A tax on sweetened soft drinks could be an effective weapon in the war against obesity, generating weight losses of up to 3.64 kilograms as individuals reduce their consumption. Researchers from Monash University, Imperial College London and University of York and Lancaster University, England have estimated the extent to which drinking habits would change if beverages such as carbonated non-diet soft drinks; cordials and fruit drinks were taxed.
Lead author Dr Anurag Sharma, of the Centre for Health Economics at Monash University, said such a tax could have important policy and welfare implications.
"Many nutrition experts think that consumption of sweetened beverages may be the single largest driver of the obesity epidemic," Dr Sharma said.
"Taxes on unhealthy foods are attractive because they not only generate tax revenue that can be used for public health care, they also promise health benefits for individuals."
Soft-drink taxes already apply in some countries, and many US states tax carbonated drinks at an average rate of 3.5 per cent.
A more substantial tax would be needed to reduce consumption rates, Dr Sharma said.
The researchers compared the effects of a 20 per cent sales tax and a 20 cents per litre volumetric tax, assessing the impact on all income groups.
"Although both taxes would be regressive, representing a greater proportion of lower incomes than higher ones, the proposed rates would keep this effect mild," Dr Sharma said.
A 20 per cent sales tax would raise annual costs per person by about A$15 to A$17. But in weight-loss terms, average consumption would drop by more than 10,000 kilojoules a quarter, with about one third of a kilo coming off on the scales.
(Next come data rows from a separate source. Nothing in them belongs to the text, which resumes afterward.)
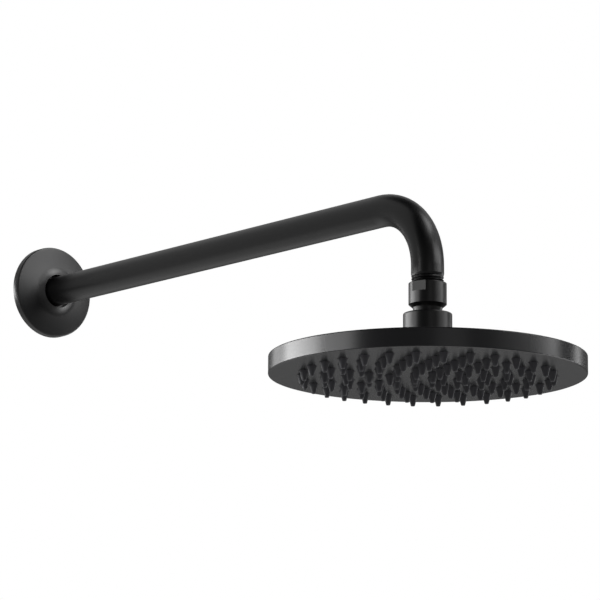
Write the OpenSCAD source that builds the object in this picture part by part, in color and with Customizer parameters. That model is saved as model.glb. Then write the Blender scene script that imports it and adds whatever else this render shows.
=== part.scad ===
// Wall-mounted shower arm with a round rain head on a ball joint.
// Millimetres. The origin is on the arm's axis at the wall plane, +Z is up and the arm runs out along -Y.

/* [Arm] */
// Distance from the wall to the centre of the head
arm_reach = 406.4; // [300:0.1:500]
// Height from the arm's axis down to the end of the tube
arm_drop = 50.1; // [45:0.1:120]
// Centreline radius of the bend
bend_radius = 43.3; // [32:0.1:48]
// Outside diameter of the arm tube
tube_d = 21.3; // [20:0.1:23.5]
// Wall thickness of the arm tube
tube_wall = 1.5; // [1.2:0.1:1.8]

/* [Wall end] */
// Length of the male thread behind the wall plane
wall_thread_length = 18; // [12:0.5:30]
// Outside diameter of the wall flange
flange_d = 67; // [60:0.5:85]
// Thickness of the wall flange at its rim
flange_rim = 5.7; // [4.5:0.1:7]
// Depth of the wall flange at its neck
flange_depth = 18; // [14:0.1:20]

/* [Connector] */
// Length of thread left in sight between the tube and the connector
thread_show = 4.7; // [2:0.1:10]
// Diameter of the connector's body
nut_d = 24.5; // [24:0.1:26]
// Length of the connector's round body
nut_length = 13.9; // [13:0.1:20]
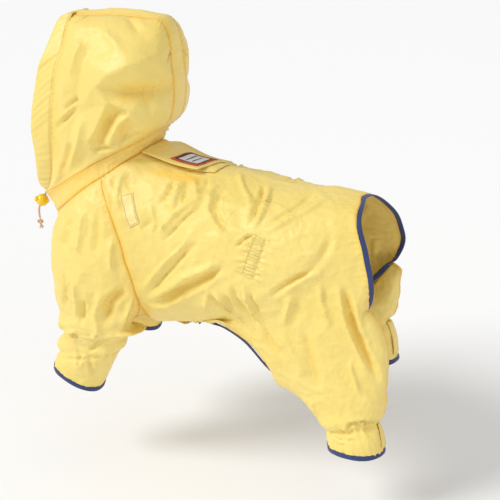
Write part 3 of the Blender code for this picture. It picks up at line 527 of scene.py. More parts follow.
@dataclass(frozen=True)
class BodyPattern:
    """The back with both thighs' outer cloth, and the inner half of each hind leg."""

    neck: Loop
    stance: Stance
    sleeves: SleevePattern
    columns: int = 22
    inner_columns: int = 10
    # Sections of the trunk: x, top z, bottom z, half width, with the power of their roundness.
    trunk: Table = (
        (-118, 27, -192, 78), (-60, 9, -192, 91), (0, 1.4, -184, 92), (60, -8, -182, 89),
        (100, -9, -180, 83), (143, -13, -172, 64), (175, -30, -165, 58),
    )  # fmt: skip
    roundness: float = 2.2
    rear_edge: Table = (
        (135, 0, -12), (137, -16, -13), (140, -35, -19), (145, -49, -33),
        (152, -57, -54), (160, -61, -80), (165, -62, -104), (166, -62, -122),
    )  # fmt: skip
    belly_seam: Table = (
        (-112, -79, -152), (-109, -60, -176), (-104, -36, -189.5), (-97, -16, -194),
    )  # fmt: skip
    open_edge: Table = (
        (-97, -16, -194), (-80, -27, -191), (-55, -42, -180), (-26, -54, -170),
        (4, -60, -180), (33, -62, -197), (49, -61, -217), (57, -54, -238),
    )  # fmt: skip
    # Hind leg, top to hem: front x, y, z, rear x, y, z, outer depth, inner depth.
    hind: Table = (
        (57, -54, -238, 166, -62, -122, 33, 0),
        (72, -51, -247, 186, -60, -146, 32, 12),
        (92, -53, -259, 191, -60, -184, 29, 19),
        (108, -55, -270, 189, -60, -222, 26, 22),
        (117, -56, -278, 184, -60, -250, 23, 21),
        (120, -56, -282, 182, -60, -261, 21, 19),
        (119, -56, -289, 187, -60, -274, 25, 23),
        (122, -56, -304, 190, -60, -299, 27, 25),
    )
    inner_edge: Table = (
        (57, -54, -238), (93, -48, -238), (132, -46, -220), (156, -51, -184), (166, -62, -122),
    )  # fmt: skip
    # Steps down the front edge along the neck, the belly's seam and the open edge.
    neck_steps: int = 4
    belly_steps: int = 4
    open_steps: int = 8
    # Places of a row's points, how the rows crowd at the rear edge's top, and the share of the
    # rows after which the trunk's round turns into the thigh's.
    spread: Row = (0, 0.2, 0.4, 0.6, 0.78, 0.9, 1.0)
    rear_pace: float = 1.35
    thigh_from: float = 0.55
    # Shares of the inner edge's sag in the inner half's first rows.
    inner_sag: Row = (1.0, 0.72, 0.42, 0.15)
    # Where the back is evened out: rows above and below the leg's top, and clear of the edges.
    relax_rows: tuple[int, int] = (11, 5)
    relax_clear: float = 12.0
    relax_rounds: int = 60

    def on_trunk(self, x: float, degrees: float) -> tuple[float, float, float]:
        """A point of the trunk: 0 degrees on the spine, 90 at the left side, 180 underneath."""
        table = np.array(self.trunk)
        top, bottom, width = through(table[:, 0], table[:, 1:], [x])[0]
        angle, power = np.radians(degrees), 2 / self.roundness
        up = np.sign(np.cos(angle)) * abs(np.cos(angle)) ** power
        y = -width * abs(np.sin(angle)) ** power
        return (x, y, (top + bottom) / 2 + up * (top - bottom) / 2)

    def trunk_angle(self, point: np.ndarray) -> float:
        """The angle at which a trunk point of this x comes nearest to the point."""
        degrees = np.linspace(0, 180, 181)
        x = min(max(point[0], self.trunk[0][0]), self.trunk[-1][0])
        ring = np.array([self.on_trunk(x, angle) for angle in degrees])
        return float(degrees[np.linalg.norm((ring - np.asarray(point))[:, 1:], axis=1).argmin()])

    def sections(self, side: Side) -> np.ndarray:
        """Rows of points from the front edge to the rear one, from the spine to this side's hem."""
        neck_end = self.neck.angle_of(self.sleeves.raglan_rear[0])
        angles = np.linspace(180, neck_end, self.neck_steps + 1)[:-1]
        front = [self.neck.at(angle) for angle in angles]
        front += list(self.stance.unposed(self.sleeves.raglan(side), side))
        front += list(along(self.belly_seam, np.linspace(0, 1, self.belly_steps + 1)[1:]))
        front += list(along(self.open_edge, np.linspace(0, 1, self.open_steps + 1)[1:]))
        count = len(front)
        rear = along(self.rear_edge, 1 - (1 - np.linspace(0, 1, count)) ** self.rear_pace)
        made = []
        for i, (start, end) in enumerate(zip(front, rear)):
            first, last = self.trunk_angle(start), self.trunk_angle(end)
            points = [start]
            for s in self.spread[1:-1]:
                x = start[0] + (end[0] - start[0]) * s
                points.append(np.array(self.on_trunk(x, first + (last - first) * s)))
            points = np.array([*points, end])
            ring = along(half_ring(start, end, self.hind[0][6]), self.spread)
            share = smooth((i / (count - 1) - self.thigh_from) / (1 - self.thigh_from))
            made.append((1 - share) * points + share * ring)
        for row in self.hind[1:]:
            made.append(along(half_ring(row[:3], row[3:6], row[6]), self.spread))
        return np.array(made)

    def rows(self) -> tuple[np.ndarray, int]:
        """Row places of the back, and the one at the hind leg's top."""
        first = self.neck_steps + len(self.sleeves.raglan(Side.LEFT))
        first += self.belly_steps + self.open_steps - 1
        lower = np.linspace(first, first + len(self.hind) - 1, 10)
        return np.concatenate([np.arange(0, first + 1), lower[1:]]), first

    def back(self, side: Side) -> np.ndarray:
        """Half of the back, from the spine to the hind hem."""
        rows, first = self.rows()
        places = np.linspace(0, 1, self.columns + 1)
        grid = self.relaxed(loft(self.sections(side), rows, places, self.spread), first)
        return self.stance.posed(grid, side)

    def relaxed(self, grid: np.ndarray, first: int) -> np.ndarray:
        """The half back evened out where the trunk runs into the hind leg, clear of its edges."""
        row = np.arange(len(grid))
        above, below = self.relax_rows
        share = smooth((row - first + above) / 6) * smooth((first + below - row) / 4)
        steps = np.arange(8)[:, None, None] / 8
        rims = [edge[:-1] + np.diff(edge, axis=0) * steps for edge in (grid[:, 0], grid[:, -1])]
        away = grid[:, :, None] - np.concatenate(rims, axis=1).reshape(-1, 3)
        away = np.linalg.norm(away, axis=3).min(axis=2)
        share = share[:, None] * smooth((away - self.relax_clear) / (2 * self.relax_clear))
        share = 0.5 * share[1:-1, 1:-1, None]
        grid = grid.copy()
        for _ in range(self.relax_rounds):
            grid[1:-1, 1:-1] += share * (neighbours(grid) - grid[1:-1, 1:-1])
        return grid

    def inner(self, side: Side, back: np.ndarray) -> np.ndarray:
        """The inner half of a hind leg, joined to its outer half."""
        rows, first = self.rows()
        spread = np.linspace(0, 1, 9)
        sections = [along(half_ring(r[:3], r[3:6], -r[7]), spread) for r in self.hind]
        sag = along(self.inner_edge, spread) - sections[0]
        for i, share in enumerate(self.inner_sag):
            sections[i] = sections[i] + sag * share
        places = np.linspace(0, 1, self.inner_columns + 1)
        grid = self.stance.posed(loft(sections, rows[rows >= first] - first, places, spread), side)
        share = places[None, :, None]
        grid += (1 - share) ** 2 * (back[first:, :1] - grid[:, :1])
        return grid + share**2 * (back[first:, -1:] - grid[:, -1:])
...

Those who had been heavier consumers would lose more - between 1 and 2 kilos.
"In absolute terms, the difference in tax over a year can be considered negligible, but the weight change could be significant, making these changes very cost-effective," Dr Sharma said.
The effect would be even more striking if a 20 cents per litre volumetric tax were applied. While still imposing a relatively low tax burden, it could lead to weight reductions of up to 3.64 kilograms in middle-income heavy consumers of sweetened beverages.
This was chiefly because although a sales tax would have a bigger effect on the price of single bottles, a volumetric tax meant those buying large quantities or discounted multipacks would face much steeper price increases.
The findings are published in Health Economics. The research was funded by the Australian Research Council and data was provided by VicHealth.